Press Releases MALAYSIAN RATING CORPORATION BERHAD (MARC) ANNOUNCES NEW RATINGS FOR SIME DARBY BERHAD’S ISLAMIC DEBT ISSUE

Saturday, Jan 04, 2003

Malaysian Rating Corporation Berhad (MARC) has assigned Islamic corporate debt ratings of MARC-1ID/AAAID (Islamic Debt) to Sime Darby Berhad’s (Sime Darby) proposed RM1,500 million Al-Murabahah Commercial Papers/Medium Term Notes (CP/MTN).

The corporate debt ratings of Sime Darby reflect the diversity of the Group’s business, its solid capitalization, strong cash flow position and exceptional financial flexibility.

Founded in 1910, Sime Darby is one of the first local companies to venture into the plantations business. Besides plantations, the Group is also a major player in tyre manufacturing, motor vehicle distribution, heavy equipment distribution, property, energy, general trading, services and others, with operations in Malaysia and many other countries such as Hong Kong, PRC, Singapore and Australia. The diversity of the Group’s business has placed Sime Darby as one of Malaysia’s and Southeast Asia’s largest multinationals and conglomerates.

The motor vehicle and heavy equipment distribution business segments are the major contributors to the Group’s revenue and profitability. While the trend is likely to continue in the near to medium term, MARC believes that the energy and plantations business segments are also expected to emerge as major contributors to the Group’s revenue and profitability, going forward.

Sime’s proposed Al-Murabahah CP/MTN totalling RM1.5 billion will be mainly utilized to finance the acquisition of assets, refinance existing borrowings and finance working capital.

For FYE 2002, the Group registered a 2% increase in its total revenue to RM12.05 billion. Correspondingly, pre-tax profit also grew by 1.6% to RM1.15 billion, aided by growth in the property and general trading, services & others segments. Operating profit margin improved to 9.0% in FYE 2002 from 8.3% in FYE 2001. About 39.8% and 61.4% of the Sime Darby Group’s revenue and pre-tax profit were derived from its Malaysian operations. Contributions from overseas were mainly from Hong Kong, Singapore and Australia.

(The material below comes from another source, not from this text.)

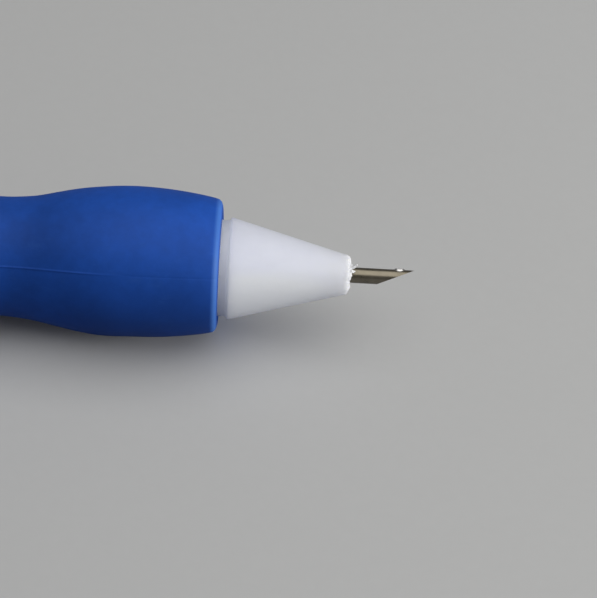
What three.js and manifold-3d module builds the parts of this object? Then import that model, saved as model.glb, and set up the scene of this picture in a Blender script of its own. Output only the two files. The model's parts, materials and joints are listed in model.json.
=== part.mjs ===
// Punch needle with a soft grip, a twist-to-set loop gauge and a lever that locks its needle cartridge.
// It lies on its side with the needle pointing along +X and +Z up. Lengths are in millimetres.
// A station is a distance along the tool from the grip's front face, positive towards the needle's point.
import * as THREE from 'three';
import { mergeVertices, toCreasedNormals } from 'three/addons/utils/BufferGeometryUtils.js';
import Module from 'manifold-3d';

const wasm = await Module();
wasm.setup();

// Fits
const runningGap = 0.2; // round a piece that turns or slides
const seatGap = 0.1; // round a piece that is pressed, bonded or moulded on
const faceGap = 0.1; // between end faces that meet

// Soft grip
const gripLength = 74;
const gripWall = 1.2;
const gripFrontRadius = 7.92;
const gripBulgeRadius = 9;
const gripBulgePlace = 10.3; // behind the front face, as are the next two places
const gripWaistRadius = 7.2;
const gripWaistPlace = 25.2;
const gripPalmRadius = 9;
const gripPalmPlace = 56;
const gripRearRadius = 7.9;
const gripLean = 1.2; // over 1 keeps the front bulge full and makes the waist sharper
const gripRounding = 0.7;
const gripLipThickness = 0.9;
const gripSides = 32;
const gripSteps = 24; // along its outside
const bondSteps = 15; // along its bond with the barrel

// Loop gauge: the tip screws in by one step at each setting
const settings = 12;
const settingStep = 1;
const settingTurn = THREE.MathUtils.degToRad(30);

// Tip
const coneStandsOut = 0.95; // from the grip's front face to the cone's base at the first setting
const coneLength = 14.3;
const coneBaseRadius = 5.95;
const coneEndRadius = 2.32;
const coneDomeLength = 0.5;
const coneFaceRadius = 1.5;
const coneBaseRounding = 0.15;
const neckRadius = 5.6;
const neckLength = 2.2;
const landLength = 2.1;
const spigotWall = 0.5;
const spigotLength = 6;
const tipGuideLength = 5;
const tipSides = 40;

// Gauge tube, its collar and the stud that rides in the slot
const gaugeTubeRadius = 4;
const gaugeTubeWall = 0.8;
const collarLength = 5;
const collarWall = 1;
const studRadius = 0.7;
const studStandsOut = 1.1;
const studDome = 0.25;
const studSides = 16;
const tubeSides = 32;
const edgeRounding = 0.35; // on the outer edges of collar, bush and shell

// Thrust washer and spring
const washerThickness = 0.5;
const springWireRadius = 0.275;
const springTurns = 8;
const springCoilGap = 0.3; // left between the turns at the last setting
const springStepsPerTurn = 10;
const springWireSides = 6;

// Barrel inside the grip
const guideBoreLength = 23;
const reliefBoreRadius = 5;
const barrelSpigotWall = 0.9;
const barrelSpigotLength = 6;

// Rear shell with the gauge's slot
const shellWall = 1.4;
const shellTaper = 0.3; // how much smaller in radius the rear end is
const shellFlangeRadius = 7.45;
const shellFlangeLength = 1.6;
const shellLipWidth = 0.4;
const shellLipLength = 0.8;
const slotGap = 0.25; // between the stud and each side of the slot
const slotStepsPerSetting = 3;
const scallopSides = 12;
const scallopDepth = 0.35;
const slotAhead = 2; // from the spigot's end to the collar at the first setting
const shellSides = 48;
const shellChamfer = 0.2;
const shellPinRadius = 0.6;
const shellPinSides = 12;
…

The Group’s cash flow protection measures remained strong despite the drop in the after tax cash flow from operations (CFO) to RM537.9 million in FYE 2002 (FYE 2001: RM772.3 million), mainly due to the increase in working capital funding requirements. Accordingly, the Group’s CFO interest coverage slipped to 11.49 times against the increase in funding costs.

The Group’s solid capitalization is based upon its huge shareholders’ funds of RM7.2 billion as at FYE 2002. The debt leverage for the Group stood at a low 0.13 times in FYE 2002 (FYE 2001: 0.10 times). Financial flexibility is exceptional, drawn from the Group’s large market capitalization, strong cash flow position and a comfortable level of unutilized credit lines, which are denominated in numerous different currencies.